Find out exactly how long SR-22 is required in your state
Carrier-Specific SR-22 Program Rules in Montana
Bristol West operates statewide and requires broker contact for post-suspension quotes. The carrier does not offer direct online quoting for SR-22 business in Montana. Expect broker commission fees embedded in the quoted premium—these are not disclosed separately but add 10-15% to base rates in most rural counties.
The General and National General both offer online quoting for Montana SR-22 business. Both carriers accept non-owner SR-22 policies if you do not own a vehicle after the suspension period. Non-owner premiums in Montana typically run $40–$80/month for liability-only coverage with SR-22 filing, compared to $140–$220/month for standard auto policies with full vehicle coverage post-reinstatement.
Progressive writes post-DUI business in Montana but applies a waiting period: you must have a valid reinstated license for at least 30 days before Progressive will bind a new policy. If you need coverage the day your license reinstates, Progressive is not an option. Geico does not apply a waiting period and will bind SR-22 policies on the reinstatement date, but Geico's Montana underwriting guidelines restrict post-DUI eligibility to drivers with no additional violations in the prior 24 months.
What Reinstatement Actually Costs Before You Add Insurance
Montana Motor Vehicle Division charges a $100 base reinstatement fee for most suspension types. Second or subsequent DUI revocations may trigger a $200 reinstatement fee instead—manual review recommended if your record includes multiple alcohol-related suspensions. County treasurers serve as agents for the MVD and can process certain reinstatement paperwork, but not all counties handle reinstatement transactions locally.
DUI-based revocations require completion of a chemical dependency education course or treatment program before the MVD will accept your reinstatement application. Course costs vary by provider but typically run $250–$500 in Montana. Completion certificates must be submitted with your reinstatement packet—the MVD does not track course enrollment automatically.
If your reinstatement requires ignition interlock installation under Montana Code Annotated § 61-8-442, expect $75–$150 installation fees and $60–$90/month monitoring fees for the duration of the IID requirement. The IID must be installed and verified before the district court issues a probationary license or before the MVD reinstates full driving privileges. Total pre-insurance reinstatement cost for a first DUI revocation in Montana: approximately $600–$900 before you bind your first post-reinstatement policy.
Premium Impact Timeline: When Surcharges Drop and When They Don't
Montana non-standard carriers apply DUI surcharges for 36 to 48 months measured from the policy effective date, not the conviction date or reinstatement date. If six months pass between your conviction and your license reinstatement, those six months do not count toward your surcharge period. The clock starts when you bind the policy.
Points-based suspensions carry shorter surcharge periods: typically 24 months in Montana's non-standard market. If your suspension resulted from accumulated points rather than a single major violation, expect surcharges to drop after two years of continuous coverage with the same carrier. Switching carriers resets the surcharge clock because the new carrier underwrites your record fresh and applies its own surcharge schedule from the new policy effective date.

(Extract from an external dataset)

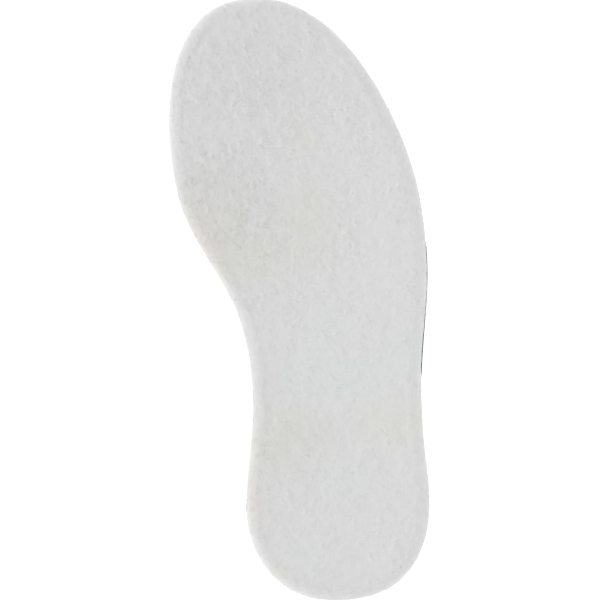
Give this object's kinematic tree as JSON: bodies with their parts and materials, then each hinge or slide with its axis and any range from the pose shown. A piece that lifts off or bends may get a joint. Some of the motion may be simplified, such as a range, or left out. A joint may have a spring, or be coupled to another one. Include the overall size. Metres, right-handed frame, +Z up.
{
  "type": "cushioned insole",
  "caption": "Flat right-foot shoe insole: white felt cover with a rolled edge, bonded over a foam cushion and a thin dark backing.",
  "frame": {"origin": "centre of the outline's box, on the flat underside", "axes": "+X towards the outer (lateral) side, +Y from heel to toe along the straight inner side, +Z up out of the felt face"},
  "size_m": [0.0698, 0.18, 0.0054],
  "materials": {
    "felt": "matte needle-punched felt with a brushed, slightly mottled face",
    "glue_web": "thin translucent hot-melt net",
    "foam": "fine closed-cell foam, matte",
    "backing": "matte, finely pimpled"
  },
  "bodies": {
    "root": {"felt_cover": "felt", "upper_glue_web": "glue_web", "foam_cushion": "foam", "lower_glue_web": "glue_web", "non_slip_backing": "backing"}
  },
  "joints": []
}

Uninsured driving suspensions generate 12 to 24 month surcharges depending on carrier. The surcharge applies even if you never lapsed coverage intentionally—Montana treats uninsured driving as a compliance violation and carriers underwrite it as elevated risk regardless of the underlying cause. After the surcharge period expires, expect your premium to drop 20-30% if no additional violations appear on your motor vehicle record during the surcharge window.
Non-Owner SR-22 Policies: When They Work and When They Create Problems
Non-owner SR-22 policies in Montana cost $40–$80/month and satisfy the state's financial responsibility filing requirement if you do not own a vehicle. The General and National General both write non-owner business statewide. Bristol West writes non-owner policies but requires broker contact in Montana—expect longer processing times if you need coverage immediately.

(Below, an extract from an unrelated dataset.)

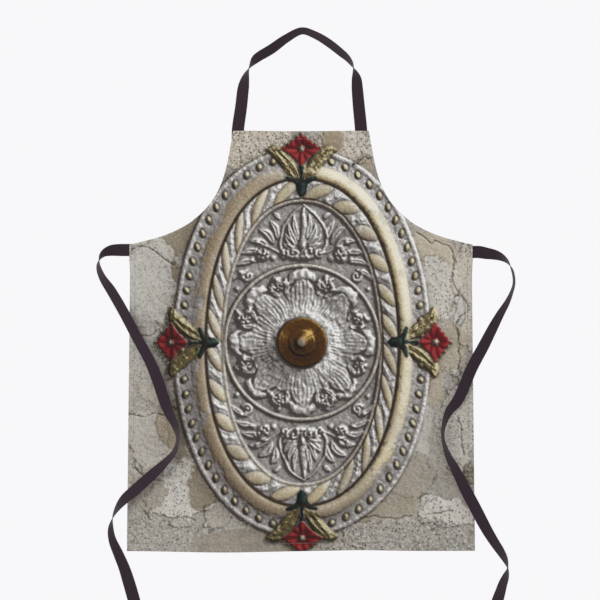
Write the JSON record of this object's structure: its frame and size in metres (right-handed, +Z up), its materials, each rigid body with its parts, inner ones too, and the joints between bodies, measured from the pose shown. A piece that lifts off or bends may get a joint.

Non-owner policies cover liability only. If you later purchase a vehicle during the SR-22 filing period, you must convert the non-owner policy to a standard auto policy or bind a new policy on the newly-acquired vehicle. The conversion does not restart your SR-22 filing clock—the original filing date carries forward—but the carrier will re-underwrite your policy and apply vehicle-specific rating factors that typically increase your premium 60-80% compared to the non-owner rate.
Montana MVD does not require notification when you convert from non-owner to standard coverage mid-filing-period, but your carrier must maintain continuous SR-22 certification throughout the conversion. If your SR-22 certificate lapses during the policy transition, Montana MVD treats it as a filing break and may suspend your license again. Verify your carrier processes the conversion without a gap before you cancel the non-owner policy.

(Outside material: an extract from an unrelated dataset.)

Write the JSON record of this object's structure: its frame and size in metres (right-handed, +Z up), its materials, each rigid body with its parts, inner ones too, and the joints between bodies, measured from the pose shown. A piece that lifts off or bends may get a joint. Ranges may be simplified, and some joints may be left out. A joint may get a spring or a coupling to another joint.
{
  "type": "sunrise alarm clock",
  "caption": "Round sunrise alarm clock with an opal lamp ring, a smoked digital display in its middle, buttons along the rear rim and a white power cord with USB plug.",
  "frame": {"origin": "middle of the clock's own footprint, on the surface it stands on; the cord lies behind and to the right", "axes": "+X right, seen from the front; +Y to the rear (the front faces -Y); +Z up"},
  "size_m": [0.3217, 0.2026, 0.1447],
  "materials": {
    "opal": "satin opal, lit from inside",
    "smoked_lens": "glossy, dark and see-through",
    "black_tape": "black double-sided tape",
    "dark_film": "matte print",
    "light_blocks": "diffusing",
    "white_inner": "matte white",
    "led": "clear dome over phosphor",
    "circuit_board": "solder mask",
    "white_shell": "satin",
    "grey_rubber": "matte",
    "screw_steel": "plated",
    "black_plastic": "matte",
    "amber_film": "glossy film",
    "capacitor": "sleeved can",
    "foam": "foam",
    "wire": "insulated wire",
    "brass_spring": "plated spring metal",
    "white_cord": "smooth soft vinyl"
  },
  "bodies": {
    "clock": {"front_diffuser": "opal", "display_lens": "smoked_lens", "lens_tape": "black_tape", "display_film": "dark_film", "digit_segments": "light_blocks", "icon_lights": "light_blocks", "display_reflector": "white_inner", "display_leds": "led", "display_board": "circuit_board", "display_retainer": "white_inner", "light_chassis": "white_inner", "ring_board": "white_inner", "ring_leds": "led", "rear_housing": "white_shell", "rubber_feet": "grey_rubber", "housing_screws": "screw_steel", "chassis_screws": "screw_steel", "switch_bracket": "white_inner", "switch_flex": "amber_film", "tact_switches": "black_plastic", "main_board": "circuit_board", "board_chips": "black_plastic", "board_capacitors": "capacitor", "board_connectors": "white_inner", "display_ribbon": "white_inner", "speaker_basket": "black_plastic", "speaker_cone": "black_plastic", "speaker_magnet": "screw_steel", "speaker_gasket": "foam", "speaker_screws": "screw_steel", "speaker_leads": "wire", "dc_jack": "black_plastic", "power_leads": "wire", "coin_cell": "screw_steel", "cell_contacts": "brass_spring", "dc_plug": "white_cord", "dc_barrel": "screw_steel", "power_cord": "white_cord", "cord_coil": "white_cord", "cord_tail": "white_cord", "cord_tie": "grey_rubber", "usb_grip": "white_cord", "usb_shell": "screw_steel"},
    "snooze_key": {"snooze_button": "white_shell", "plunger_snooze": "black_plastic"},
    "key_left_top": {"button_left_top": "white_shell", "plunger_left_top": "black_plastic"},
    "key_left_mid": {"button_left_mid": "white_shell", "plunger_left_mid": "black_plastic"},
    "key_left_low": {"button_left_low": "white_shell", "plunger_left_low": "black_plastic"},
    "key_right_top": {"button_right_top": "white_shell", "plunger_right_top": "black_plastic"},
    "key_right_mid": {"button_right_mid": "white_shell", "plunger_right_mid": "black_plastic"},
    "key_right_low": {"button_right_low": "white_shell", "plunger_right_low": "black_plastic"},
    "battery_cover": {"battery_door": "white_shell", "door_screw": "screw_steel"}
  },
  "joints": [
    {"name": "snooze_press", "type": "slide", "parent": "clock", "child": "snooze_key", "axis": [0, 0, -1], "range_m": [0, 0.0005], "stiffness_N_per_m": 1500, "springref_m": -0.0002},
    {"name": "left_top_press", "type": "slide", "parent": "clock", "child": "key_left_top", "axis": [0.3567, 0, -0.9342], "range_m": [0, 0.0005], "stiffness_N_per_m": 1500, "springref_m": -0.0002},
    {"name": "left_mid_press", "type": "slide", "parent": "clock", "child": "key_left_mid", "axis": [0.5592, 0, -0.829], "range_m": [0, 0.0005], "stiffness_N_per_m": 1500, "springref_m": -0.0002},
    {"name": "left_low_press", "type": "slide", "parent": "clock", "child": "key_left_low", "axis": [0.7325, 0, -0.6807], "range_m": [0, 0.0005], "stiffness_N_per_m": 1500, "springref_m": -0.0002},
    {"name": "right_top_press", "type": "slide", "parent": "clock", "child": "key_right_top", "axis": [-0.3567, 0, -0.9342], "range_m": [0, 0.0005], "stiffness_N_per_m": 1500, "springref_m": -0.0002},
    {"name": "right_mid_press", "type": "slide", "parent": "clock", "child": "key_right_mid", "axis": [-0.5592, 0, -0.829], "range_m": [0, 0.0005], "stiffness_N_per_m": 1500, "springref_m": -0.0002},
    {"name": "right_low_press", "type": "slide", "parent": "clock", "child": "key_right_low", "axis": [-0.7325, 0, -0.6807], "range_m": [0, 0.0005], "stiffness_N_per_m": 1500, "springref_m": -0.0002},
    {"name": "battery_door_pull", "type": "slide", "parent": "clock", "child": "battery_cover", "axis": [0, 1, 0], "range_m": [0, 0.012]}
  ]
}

What Happens When Your SR-22 Filing Period Ends
Your SR-22 filing obligation ends after three years if your suspension was DUI-related. Montana MVD does not send a notification when the filing period expires—the end date is calculated from the reinstatement date and you are responsible for tracking it. Once the filing period ends, contact your carrier and request SR-22 removal from your policy.
SR-22 removal does not automatically reduce your premium. Your DUI surcharge continues until the carrier's surcharge period expires, which may extend 12 to 24 months beyond the SR-22 filing requirement. The SR-22 filing itself costs $25–$50/year in administrative fees, so removing it saves a small amount, but the surcharge is the larger cost driver and it operates on a separate timeline.
After your surcharge period expires and your SR-22 filing is no longer required, shop standard carriers again. Standard auto coverage becomes available once three to five years have passed since the original violation date and your record shows no additional violations during that window. Allstate, Farmers, and Nationwide all write Montana business and will quote clean-record drivers post-surcharge-period. Expect premiums 30-50% lower than non-standard carrier rates once you qualify for standard market underwriting.